Finland Futures Research Centre (FFRC) had the opportunity to organize a teaching mobility with the Department of Environmental Science at the Royal University of Phnom Penh (RUPP) in March 2018. Two teachers from the FFRC Mr. Mika Korkeakoski and Ms. Marketta Vuola organised a two day teaching on environmental and social impacts assessment (EIA and SIA) with the focus on large scale hydro power projects.
The exchange was funded by the Erasmus+ credit mobility program through which the University of Turku and its partner universities can apply grants to organise teaching and staff mobilities. The mobilities are organised in order to support the university’s internationalisation and offer teachers and students from different universities possibilities to learn from different perspectives. In May 2018, the FFRC will welcome two researchers to Finland from the RUPP Department of Environmental Science in return.
The two day teaching was targeted to second to fourth year students from RUPP and it complimented their curriculum on EIA broadening it to social aspects. Students from the long term partner university, Institute of Technology of Cambodia, were also invited to participate. Diverse teaching methods were used as in addition to lecturing the most of the time was used for group works, presenting and peer reviewing as well as playing a game on the key concepts related to EIA and SIA. The case chosen for the group exercise was the Don Sahong Hydropower Project which is located in the mainstream of Mekong River in Lao PDR only a few kilometres upstream from the Cambodian border. The groups had to act as consultant companies assigned to conduct the EIA and SIA for the project. The exercises were presented and peer reviewed on the second day of teaching. As the students had been asked to think about the impacts without seeing the actual EIA report made for the Don Sahong Project a few years ago, it was exciting to see whether they would have similar impacts and mitigation suggestions as the real report – which had faced severe critique from the civil society and environmental organisations as well as international stakeholders and regional actors.

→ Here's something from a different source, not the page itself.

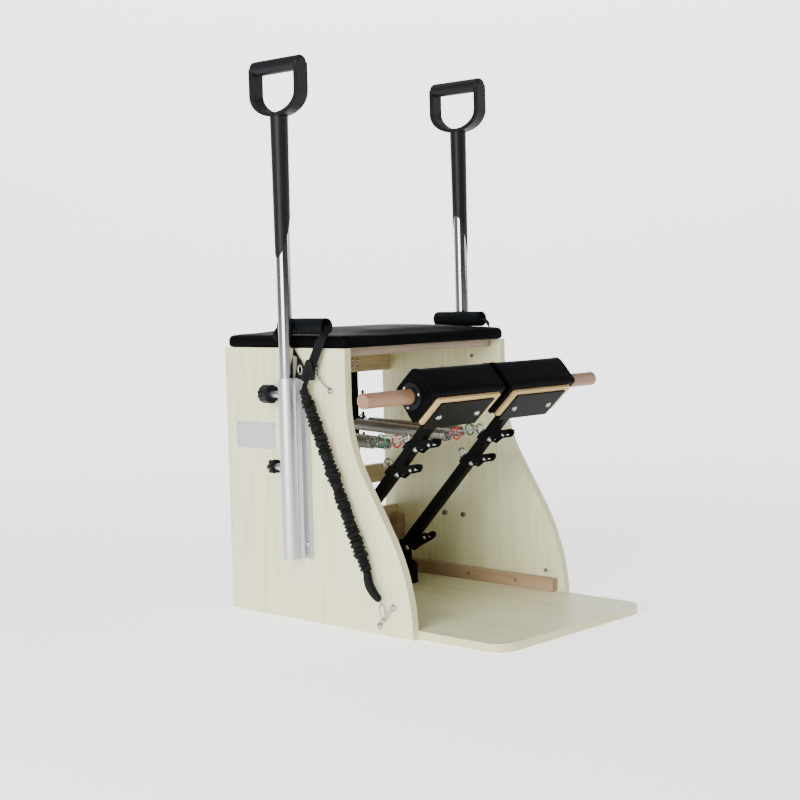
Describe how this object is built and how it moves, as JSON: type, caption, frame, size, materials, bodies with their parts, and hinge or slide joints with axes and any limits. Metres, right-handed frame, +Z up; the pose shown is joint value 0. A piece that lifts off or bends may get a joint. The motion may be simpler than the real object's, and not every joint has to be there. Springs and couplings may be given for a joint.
{
  "type": "pilates chair",
  "caption": "Cushioned wooden box chair with a split spring-loaded foot pedal, a deck, height-adjustable side poles with D-shaped grips, and pull bands on its sides.",
  "frame": {"origin": "on the floor, below the middle of the bounding box", "axes": "+Z up, the front edge of the deck towards -Y, +X towards the right side seen from the back"},
  "size_m": [0.77, 0.813, 1.2445],
  "materials": {
    "maple_laminate": "satin laminate with upright grain",
    "beech": "oiled beech",
    "pine_ply": "plywood",
    "gold_ply": "plywood edge",
    "black_vinyl": "soft sheen",
    "grip_foam": "foam grip",
    "webbing": "woven nylon",
    "black_steel": "fine textured powder coat",
    "black_plastic": "moulded",
    "bumper_rubber": "matt",
    "chrome_fittings": "polished",
    "pole_steel": "polished stainless",
    "spring_steel": "bright wire",
    "satin_aluminium": "satin anodised",
    "bare_plate": "matt, bare",
    "ring_red": "gloss",
    "ring_green": "gloss"
  },
  "bodies": {
    "frame": {"left_side_panel": "maple_laminate", "right_side_panel": "maple_laminate", "deck_board": "maple_laminate", "cleats": "beech", "rear_board": "pine_ply", "seat_board": "beech", "seat_cushion": "black_vinyl", "upper_back_rail": "pine_ply", "lower_back_rail": "pine_ply", "left_spring_bar": "black_steel", "right_spring_bar": "black_steel", "hinge_brackets": "black_steel", "hinge_pins": "chrome_fittings", "pedal_bumpers": "bumper_rubber", "left_pole_holder": "satin_aluminium", "right_pole_holder": "satin_aluminium", "side_bolts": "chrome_fittings", "strap_eyes": "chrome_fittings", "name_plate": "bare_plate", "frame_screws": "chrome_fittings", "band_ends": "bumper_rubber", "strap_hooks": "chrome_fittings", "rear_spring_rings": "ring_green", "left_strap_grip": "grip_foam", "left_strap_webbing": "webbing", "left_band_sleeve": "webbing", "left_outer_spring": "spring_steel", "left_inner_spring": "spring_steel", "right_strap_grip": "grip_foam", "right_strap_webbing": "webbing", "right_band_sleeve": "webbing", "right_outer_spring": "spring_steel", "right_inner_spring": "spring_steel"},
    "left_pedal": {"left_pedal_arm": "black_steel", "left_pad_board": "gold_ply", "left_pedal_pad": "black_vinyl", "left_pad_flange": "black_plastic", "left_arm_clamps": "black_steel", "left_eye_bolts": "chrome_fittings", "left_arm_bolts": "chrome_fittings", "left_spring_rings": "ring_red", "left_snap_hooks": "chrome_fittings"},
    "right_pedal": {"right_pedal_arm": "black_steel", "right_pad_board": "gold_ply", "right_pedal_pad": "black_vinyl", "right_pad_flange": "black_plastic", "right_arm_clamps": "black_steel", "right_eye_bolts": "chrome_fittings", "right_arm_bolts": "chrome_fittings", "right_spring_rings": "ring_red", "right_snap_hooks": "chrome_fittings"},
    "dowel": {"dowel": "beech"},
    "left_pole": {"left_pole": "pole_steel", "left_d_grip": "black_plastic"},
    "right_pole": {"right_pole": "pole_steel", "right_d_grip": "black_plastic"},
    "left_height_knob": {"left_height_knob": "black_plastic"},
    "right_height_knob": {"right_height_knob": "black_plastic"},
    "left_clamp_knob": {"left_clamp_knob": "black_plastic"},
    "right_clamp_knob": {"right_clamp_knob": "black_plastic"}
  },
  "joints": [
    {"name": "left_pedal_hinge", "type": "hinge", "parent": "frame", "child": "left_pedal", "pos_m": [-0.124, 0.244, 0.0815], "axis": [1, 0, 0], "range_deg": [0, 31], "stiffness_Nm_per_rad": 60, "springref_deg": -20.05, "deforming": ["left_outer_spring", "left_inner_spring"]},
    {"name": "right_pedal_hinge", "type": "hinge", "parent": "frame", "child": "right_pedal", "pos_m": [0.124, 0.244, 0.0815], "axis": [1, 0, 0], "range_deg": [0, 31], "stiffness_Nm_per_rad": 60, "springref_deg": -20.05, "deforming": ["right_outer_spring", "right_inner_spring"]},
    {"name": "dowel_slide", "type": "slide", "parent": "left_pedal", "child": "dowel", "axis": [1, 0, 0], "range_m": [-0.35, 0.35]},
    {"name": "left_pole_slide", "type": "slide", "parent": "frame", "child": "left_pole", "axis": [0, 0, 1], "range_m": [-0.12, 0.2]},
    {"name": "right_pole_slide", "type": "slide", "parent": "frame", "child": "right_pole", "axis": [0, 0, 1], "range_m": [-0.12, 0.2]},
    {"name": "left_height_knob_pull", "type": "slide", "parent": "frame", "child": "left_height_knob", "axis": [0, 1, 0], "range_m": [0, 0.008], "stiffness_N_per_m": 900, "springref_m": -0.004},
    {"name": "right_height_knob_pull", "type": "slide", "parent": "frame", "child": "right_height_knob", "axis": [0, 1, 0], "range_m": [0, 0.008], "stiffness_N_per_m": 900, "springref_m": -0.004},
    {"name": "left_clamp_knob_turn", "type": "hinge", "parent": "frame", "child": "left_clamp_knob", "pos_m": [-0.2925, 0.215, 0.346], "axis": [0, 1, 0], "continuous": true},
    {"name": "right_clamp_knob_turn", "type": "hinge", "parent": "frame", "child": "right_clamp_knob", "pos_m": [0.2925, 0.215, 0.346], "axis": [0, 1, 0], "continuous": true}
  ],
  "couplings": [
    {"joint": "right_pedal_hinge", "follows": "left_pedal_hinge", "ratio": 1}
  ]
}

The groups looked at e.g. how the dam would cause and exacerbate floods, droughts, erosion and the release of toxins and how it would influence local livelihoods, namely fishing and agriculture. One group took a more holistic perspective and looked at the cumulative impacts on the whole local food chain. Also impacts on climate, soil erosion and loss of habitat caused by deforestation at the dam site were identified. Mitigation measures that the groups proposed for deforestation included offsetting – reforestation and creation of protected areas elsewhere – and displacement of wildlife in protected areas. However, some groups also assessed that the residual impacts could still be so significant that they discussed if the zero option i.e. rejection of the project altogether would be the only possible choice. The different social impacts were also well identified. One group discussed the fears and aspirations of local communities: Would it be enough if the loss of their home was compensated with building of a new school in a resettlement area? Would that be the kind of development they desire?
While the topic and the exercise were challenging and while there remains much to learn about EIA and SIA, the students examined the potential impacts in many ways more comprehensive and critical manner than the actual EIA report made for the Don Sahong Project.
The FFRC team thanks the students for their active participation and the staff at the Department of Environmental Science in RUPP for their hospitality and assistance in organising the teaching.